__What you will do__. What is to be transcribed is the run of lines opening with the one that has "round_01_red();" and closing with the one that has "low, high = Vector((1e9,)", and only that run, exactly.
************
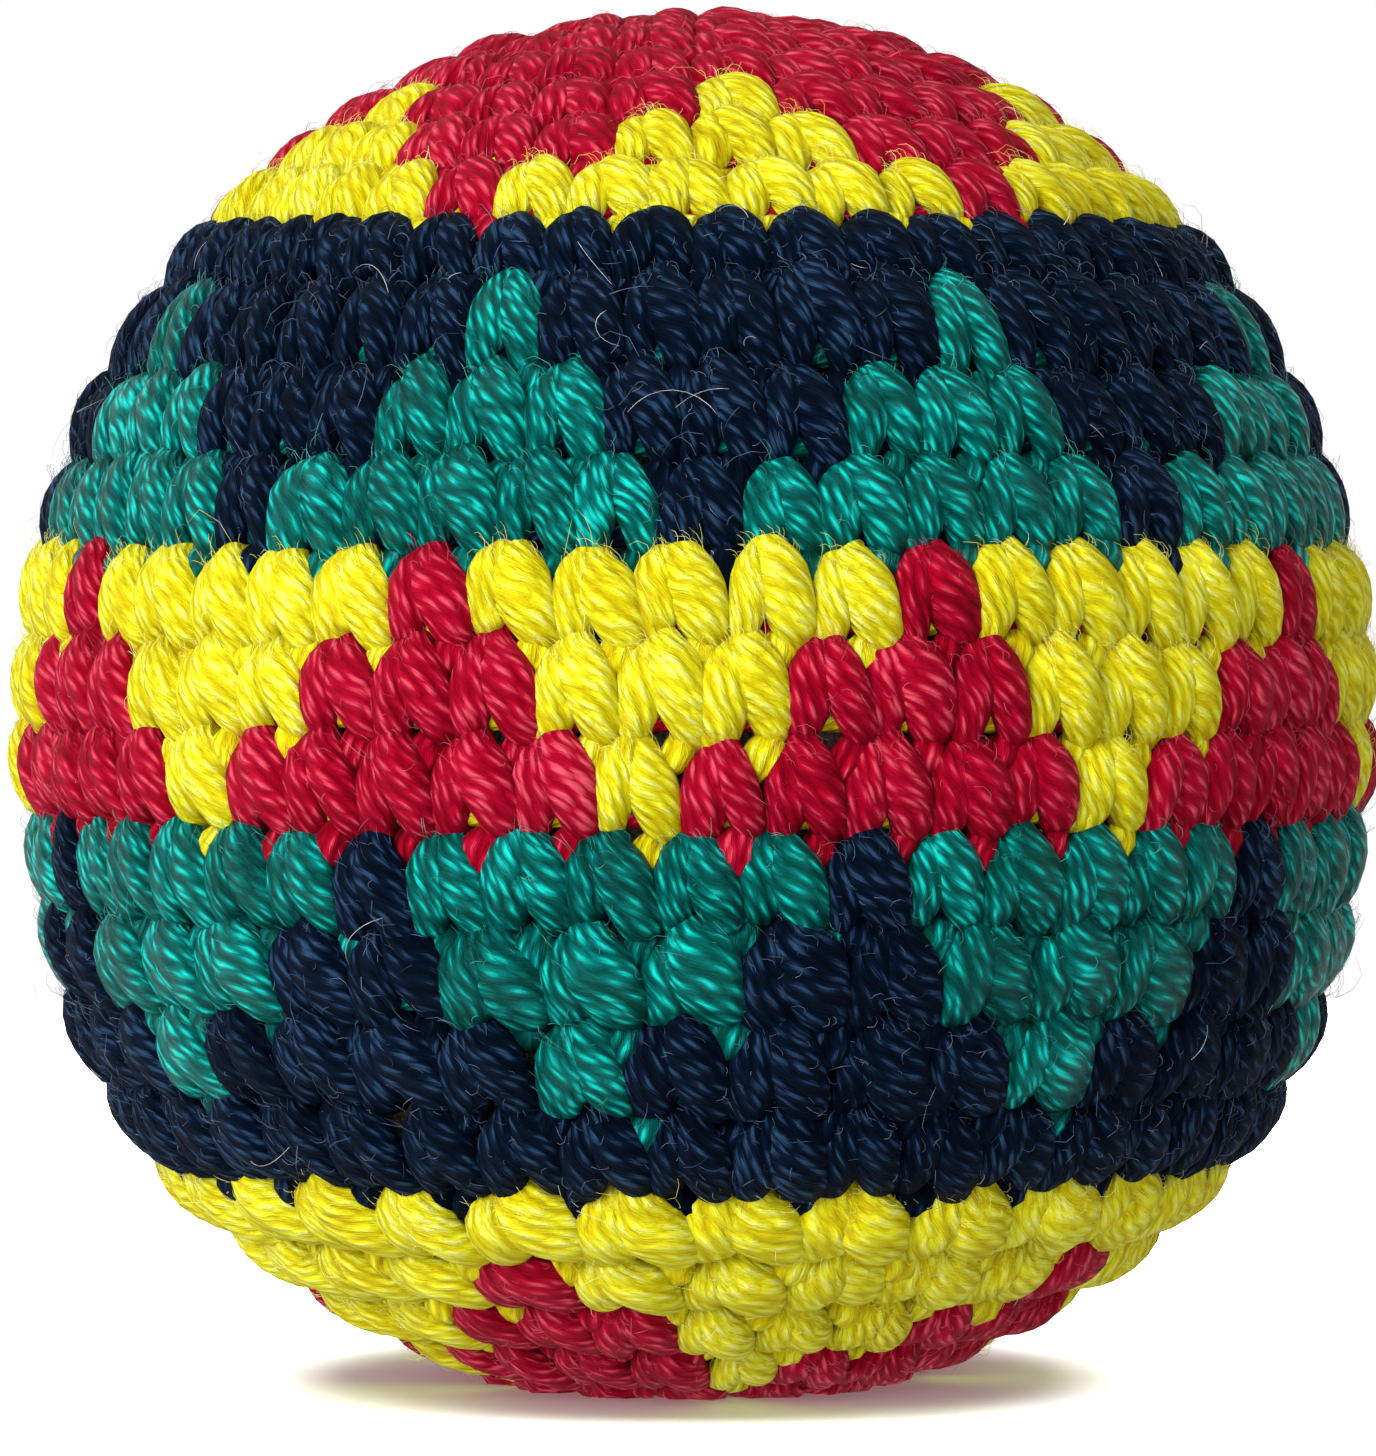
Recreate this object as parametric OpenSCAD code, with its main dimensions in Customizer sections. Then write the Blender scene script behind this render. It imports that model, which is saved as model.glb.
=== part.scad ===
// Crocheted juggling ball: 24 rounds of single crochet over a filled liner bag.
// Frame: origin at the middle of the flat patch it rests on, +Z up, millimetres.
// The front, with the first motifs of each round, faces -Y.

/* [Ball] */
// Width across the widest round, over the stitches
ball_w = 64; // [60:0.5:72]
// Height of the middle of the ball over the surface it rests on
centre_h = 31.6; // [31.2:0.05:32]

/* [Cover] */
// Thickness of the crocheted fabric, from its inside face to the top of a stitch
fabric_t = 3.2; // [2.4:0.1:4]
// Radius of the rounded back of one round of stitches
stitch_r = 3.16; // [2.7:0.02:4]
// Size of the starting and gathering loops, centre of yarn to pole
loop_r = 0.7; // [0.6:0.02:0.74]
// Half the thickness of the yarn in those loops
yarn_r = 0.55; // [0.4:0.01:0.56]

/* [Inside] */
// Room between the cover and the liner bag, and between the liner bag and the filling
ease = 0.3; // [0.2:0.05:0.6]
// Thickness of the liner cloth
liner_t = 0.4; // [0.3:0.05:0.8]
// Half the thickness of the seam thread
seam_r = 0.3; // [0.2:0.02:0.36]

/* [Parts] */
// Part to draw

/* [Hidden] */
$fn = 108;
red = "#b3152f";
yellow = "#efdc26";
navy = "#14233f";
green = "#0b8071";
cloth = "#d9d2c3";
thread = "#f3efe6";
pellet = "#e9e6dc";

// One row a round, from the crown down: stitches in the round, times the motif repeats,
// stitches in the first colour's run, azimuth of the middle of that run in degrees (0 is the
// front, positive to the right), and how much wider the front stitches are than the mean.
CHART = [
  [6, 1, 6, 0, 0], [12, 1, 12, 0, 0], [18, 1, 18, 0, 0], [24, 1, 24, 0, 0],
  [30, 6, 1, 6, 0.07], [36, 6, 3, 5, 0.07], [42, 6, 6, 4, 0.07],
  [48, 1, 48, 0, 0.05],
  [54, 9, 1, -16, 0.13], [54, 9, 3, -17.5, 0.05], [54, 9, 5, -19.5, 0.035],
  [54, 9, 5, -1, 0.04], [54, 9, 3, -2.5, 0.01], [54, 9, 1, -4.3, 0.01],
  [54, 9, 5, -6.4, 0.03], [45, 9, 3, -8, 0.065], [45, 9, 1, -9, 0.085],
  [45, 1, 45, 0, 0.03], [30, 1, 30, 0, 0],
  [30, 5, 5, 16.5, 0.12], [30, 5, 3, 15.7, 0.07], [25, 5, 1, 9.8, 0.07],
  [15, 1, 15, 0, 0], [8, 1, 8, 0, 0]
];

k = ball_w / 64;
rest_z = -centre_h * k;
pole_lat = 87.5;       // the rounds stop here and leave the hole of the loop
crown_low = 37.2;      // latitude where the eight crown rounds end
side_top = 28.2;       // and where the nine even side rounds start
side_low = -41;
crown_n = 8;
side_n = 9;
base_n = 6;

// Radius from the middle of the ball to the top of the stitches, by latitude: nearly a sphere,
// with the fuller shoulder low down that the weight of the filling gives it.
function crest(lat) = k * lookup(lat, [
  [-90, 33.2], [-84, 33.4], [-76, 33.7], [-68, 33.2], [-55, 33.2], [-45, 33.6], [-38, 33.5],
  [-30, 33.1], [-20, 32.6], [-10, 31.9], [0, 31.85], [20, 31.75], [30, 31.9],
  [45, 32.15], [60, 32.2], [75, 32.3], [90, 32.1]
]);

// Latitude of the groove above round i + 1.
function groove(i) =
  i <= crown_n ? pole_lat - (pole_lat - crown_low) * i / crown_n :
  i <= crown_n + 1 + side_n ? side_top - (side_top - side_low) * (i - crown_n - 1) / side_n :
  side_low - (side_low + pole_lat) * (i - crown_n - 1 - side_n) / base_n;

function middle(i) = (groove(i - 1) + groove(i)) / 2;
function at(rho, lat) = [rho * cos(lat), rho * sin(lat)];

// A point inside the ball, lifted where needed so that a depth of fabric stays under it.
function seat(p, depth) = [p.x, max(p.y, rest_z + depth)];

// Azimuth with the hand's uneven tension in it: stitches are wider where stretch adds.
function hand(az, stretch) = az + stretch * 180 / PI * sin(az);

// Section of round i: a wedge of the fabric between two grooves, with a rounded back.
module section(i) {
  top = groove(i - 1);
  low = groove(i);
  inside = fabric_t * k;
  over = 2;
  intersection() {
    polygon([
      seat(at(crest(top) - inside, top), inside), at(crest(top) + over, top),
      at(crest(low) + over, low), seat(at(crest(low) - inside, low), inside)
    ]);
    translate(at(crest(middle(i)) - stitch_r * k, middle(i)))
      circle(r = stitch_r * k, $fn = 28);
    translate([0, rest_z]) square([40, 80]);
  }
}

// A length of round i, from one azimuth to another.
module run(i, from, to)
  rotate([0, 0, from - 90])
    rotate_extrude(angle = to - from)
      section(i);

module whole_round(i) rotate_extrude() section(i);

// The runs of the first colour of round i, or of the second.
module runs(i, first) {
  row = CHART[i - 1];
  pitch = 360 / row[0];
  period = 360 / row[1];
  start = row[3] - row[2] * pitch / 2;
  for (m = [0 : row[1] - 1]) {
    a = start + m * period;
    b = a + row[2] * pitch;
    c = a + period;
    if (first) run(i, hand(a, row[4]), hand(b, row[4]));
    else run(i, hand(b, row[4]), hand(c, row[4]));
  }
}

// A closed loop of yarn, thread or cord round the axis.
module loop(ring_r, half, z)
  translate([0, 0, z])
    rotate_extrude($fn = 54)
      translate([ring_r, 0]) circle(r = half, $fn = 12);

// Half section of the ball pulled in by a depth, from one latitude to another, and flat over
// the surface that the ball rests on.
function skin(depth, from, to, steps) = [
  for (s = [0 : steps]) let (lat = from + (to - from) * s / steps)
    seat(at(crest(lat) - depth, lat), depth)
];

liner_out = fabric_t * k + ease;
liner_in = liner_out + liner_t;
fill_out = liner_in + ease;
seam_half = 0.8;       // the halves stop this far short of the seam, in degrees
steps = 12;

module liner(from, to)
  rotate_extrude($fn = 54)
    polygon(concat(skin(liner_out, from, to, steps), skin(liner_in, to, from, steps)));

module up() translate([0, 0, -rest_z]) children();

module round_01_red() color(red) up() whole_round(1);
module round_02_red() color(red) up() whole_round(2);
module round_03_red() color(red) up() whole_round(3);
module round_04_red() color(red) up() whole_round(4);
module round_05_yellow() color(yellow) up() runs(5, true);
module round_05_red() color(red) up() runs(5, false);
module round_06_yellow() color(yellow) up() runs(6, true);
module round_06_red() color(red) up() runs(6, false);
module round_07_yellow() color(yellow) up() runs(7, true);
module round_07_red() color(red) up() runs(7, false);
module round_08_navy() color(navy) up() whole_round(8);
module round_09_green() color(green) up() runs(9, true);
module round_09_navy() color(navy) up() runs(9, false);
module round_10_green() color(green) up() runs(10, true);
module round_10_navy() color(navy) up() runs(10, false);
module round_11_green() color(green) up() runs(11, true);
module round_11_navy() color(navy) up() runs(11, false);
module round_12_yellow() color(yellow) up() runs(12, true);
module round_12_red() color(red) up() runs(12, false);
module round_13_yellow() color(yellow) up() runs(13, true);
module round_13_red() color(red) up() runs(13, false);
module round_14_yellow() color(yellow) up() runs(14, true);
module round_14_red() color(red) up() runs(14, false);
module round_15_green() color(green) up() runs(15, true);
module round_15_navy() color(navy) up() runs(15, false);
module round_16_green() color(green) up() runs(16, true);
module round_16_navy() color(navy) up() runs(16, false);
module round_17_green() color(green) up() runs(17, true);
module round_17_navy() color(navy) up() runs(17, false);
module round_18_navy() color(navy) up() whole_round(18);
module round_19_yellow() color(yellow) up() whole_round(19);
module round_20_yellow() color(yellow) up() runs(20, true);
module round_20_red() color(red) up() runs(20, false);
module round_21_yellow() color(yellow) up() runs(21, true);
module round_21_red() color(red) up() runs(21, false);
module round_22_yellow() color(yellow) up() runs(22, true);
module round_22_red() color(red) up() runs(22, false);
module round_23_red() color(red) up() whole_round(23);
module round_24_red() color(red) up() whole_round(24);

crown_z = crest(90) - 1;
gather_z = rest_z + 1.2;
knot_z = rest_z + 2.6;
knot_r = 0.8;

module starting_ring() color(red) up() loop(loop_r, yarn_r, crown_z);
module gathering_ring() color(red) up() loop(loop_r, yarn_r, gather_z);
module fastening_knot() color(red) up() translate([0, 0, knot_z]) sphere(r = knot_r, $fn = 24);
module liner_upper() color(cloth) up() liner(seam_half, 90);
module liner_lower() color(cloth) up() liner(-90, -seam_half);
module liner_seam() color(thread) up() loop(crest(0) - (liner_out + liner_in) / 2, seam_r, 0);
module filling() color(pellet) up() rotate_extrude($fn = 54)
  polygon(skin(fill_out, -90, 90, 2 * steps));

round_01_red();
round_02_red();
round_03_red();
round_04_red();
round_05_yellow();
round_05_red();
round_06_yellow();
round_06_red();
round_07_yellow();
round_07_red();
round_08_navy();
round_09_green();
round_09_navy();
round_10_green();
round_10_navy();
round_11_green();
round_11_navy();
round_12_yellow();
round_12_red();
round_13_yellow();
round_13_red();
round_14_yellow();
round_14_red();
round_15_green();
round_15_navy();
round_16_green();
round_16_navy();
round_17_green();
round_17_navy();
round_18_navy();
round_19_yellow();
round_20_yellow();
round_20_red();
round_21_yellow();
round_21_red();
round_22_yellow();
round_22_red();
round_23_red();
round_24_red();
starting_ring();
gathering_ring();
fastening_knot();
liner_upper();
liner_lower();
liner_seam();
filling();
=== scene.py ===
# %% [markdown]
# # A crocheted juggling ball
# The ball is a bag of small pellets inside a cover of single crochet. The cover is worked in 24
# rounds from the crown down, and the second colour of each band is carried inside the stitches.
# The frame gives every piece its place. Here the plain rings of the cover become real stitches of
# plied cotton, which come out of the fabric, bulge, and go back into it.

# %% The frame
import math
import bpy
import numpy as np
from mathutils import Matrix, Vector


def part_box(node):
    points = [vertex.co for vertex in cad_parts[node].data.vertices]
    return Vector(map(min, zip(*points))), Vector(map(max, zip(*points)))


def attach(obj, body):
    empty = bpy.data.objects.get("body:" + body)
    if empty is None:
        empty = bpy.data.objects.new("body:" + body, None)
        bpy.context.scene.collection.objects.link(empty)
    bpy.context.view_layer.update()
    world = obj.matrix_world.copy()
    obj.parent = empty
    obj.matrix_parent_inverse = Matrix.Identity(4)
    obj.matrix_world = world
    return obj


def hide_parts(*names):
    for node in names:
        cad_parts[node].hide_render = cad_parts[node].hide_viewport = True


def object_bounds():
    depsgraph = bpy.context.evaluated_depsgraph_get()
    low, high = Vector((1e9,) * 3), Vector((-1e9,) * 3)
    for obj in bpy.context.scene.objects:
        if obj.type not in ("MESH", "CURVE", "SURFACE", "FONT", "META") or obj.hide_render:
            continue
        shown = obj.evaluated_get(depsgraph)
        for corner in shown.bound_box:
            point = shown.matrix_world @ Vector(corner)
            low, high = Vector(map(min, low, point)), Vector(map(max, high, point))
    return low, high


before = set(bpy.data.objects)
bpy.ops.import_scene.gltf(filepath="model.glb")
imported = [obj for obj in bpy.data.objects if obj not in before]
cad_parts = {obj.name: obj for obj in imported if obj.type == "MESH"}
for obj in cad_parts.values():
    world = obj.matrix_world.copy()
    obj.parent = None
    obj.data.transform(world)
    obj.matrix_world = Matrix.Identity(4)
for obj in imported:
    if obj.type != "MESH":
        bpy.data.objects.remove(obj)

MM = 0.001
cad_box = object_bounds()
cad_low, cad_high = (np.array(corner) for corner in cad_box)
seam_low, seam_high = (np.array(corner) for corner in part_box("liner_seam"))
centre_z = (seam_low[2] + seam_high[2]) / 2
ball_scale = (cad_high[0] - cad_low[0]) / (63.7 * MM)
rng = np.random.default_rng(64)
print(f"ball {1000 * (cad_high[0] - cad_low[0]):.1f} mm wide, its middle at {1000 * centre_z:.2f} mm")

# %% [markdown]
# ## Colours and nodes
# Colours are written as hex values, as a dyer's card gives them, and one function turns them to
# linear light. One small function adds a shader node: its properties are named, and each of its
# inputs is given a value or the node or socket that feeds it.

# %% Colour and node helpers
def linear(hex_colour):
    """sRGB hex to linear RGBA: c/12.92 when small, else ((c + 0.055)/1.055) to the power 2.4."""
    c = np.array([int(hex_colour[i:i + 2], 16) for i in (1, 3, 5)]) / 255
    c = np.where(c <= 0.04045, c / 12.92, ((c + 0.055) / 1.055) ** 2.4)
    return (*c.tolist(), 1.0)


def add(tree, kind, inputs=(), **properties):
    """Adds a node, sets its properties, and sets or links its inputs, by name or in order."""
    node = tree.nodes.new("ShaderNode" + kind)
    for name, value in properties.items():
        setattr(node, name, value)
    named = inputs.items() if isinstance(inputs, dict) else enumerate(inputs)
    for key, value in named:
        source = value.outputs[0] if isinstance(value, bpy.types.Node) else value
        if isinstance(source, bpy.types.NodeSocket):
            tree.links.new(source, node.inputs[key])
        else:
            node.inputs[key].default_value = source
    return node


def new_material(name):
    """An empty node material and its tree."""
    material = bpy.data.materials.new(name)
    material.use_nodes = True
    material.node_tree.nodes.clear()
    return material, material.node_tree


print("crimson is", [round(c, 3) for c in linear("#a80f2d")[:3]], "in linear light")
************
__Exercise solution__.
round_01_red();
round_02_red();
round_03_red();
round_04_red();
round_05_yellow();
round_05_red();
round_06_yellow();
round_06_red();
round_07_yellow();
round_07_red();
round_08_navy();
round_09_green();
round_09_navy();
round_10_green();
round_10_navy();
round_11_green();
round_11_navy();
round_12_yellow();
round_12_red();
round_13_yellow();
round_13_red();
round_14_yellow();
round_14_red();
round_15_green();
round_15_navy();
round_16_green();
round_16_navy();
round_17_green();
round_17_navy();
round_18_navy();
round_19_yellow();
round_20_yellow();
round_20_red();
round_21_yellow();
round_21_red();
round_22_yellow();
round_22_red();
round_23_red();
round_24_red();
starting_ring();
gathering_ring();
fastening_knot();
liner_upper();
liner_lower();
liner_seam();
filling();
=== scene.py ===
# %% [markdown]
# # A crocheted juggling ball
# The ball is a bag of small pellets inside a cover of single crochet. The cover is worked in 24
# rounds from the crown down, and the second colour of each band is carried inside the stitches.
# The frame gives every piece its place. Here the plain rings of the cover become real stitches of
# plied cotton, which come out of the fabric, bulge, and go back into it.

# %% The frame
import math
import bpy
import numpy as np
from mathutils import Matrix, Vector


def part_box(node):
    points = [vertex.co for vertex in cad_parts[node].data.vertices]
    return Vector(map(min, zip(*points))), Vector(map(max, zip(*points)))


def attach(obj, body):
    empty = bpy.data.objects.get("body:" + body)
    if empty is None:
        empty = bpy.data.objects.new("body:" + body, None)
        bpy.context.scene.collection.objects.link(empty)
    bpy.context.view_layer.update()
    world = obj.matrix_world.copy()
    obj.parent = empty
    obj.matrix_parent_inverse = Matrix.Identity(4)
    obj.matrix_world = world
    return obj


def hide_parts(*names):
    for node in names:
        cad_parts[node].hide_render = cad_parts[node].hide_viewport = True


def object_bounds():
    depsgraph = bpy.context.evaluated_depsgraph_get()
    low, high = Vector((1e9,) * 3), Vector((-1e9,) * 3)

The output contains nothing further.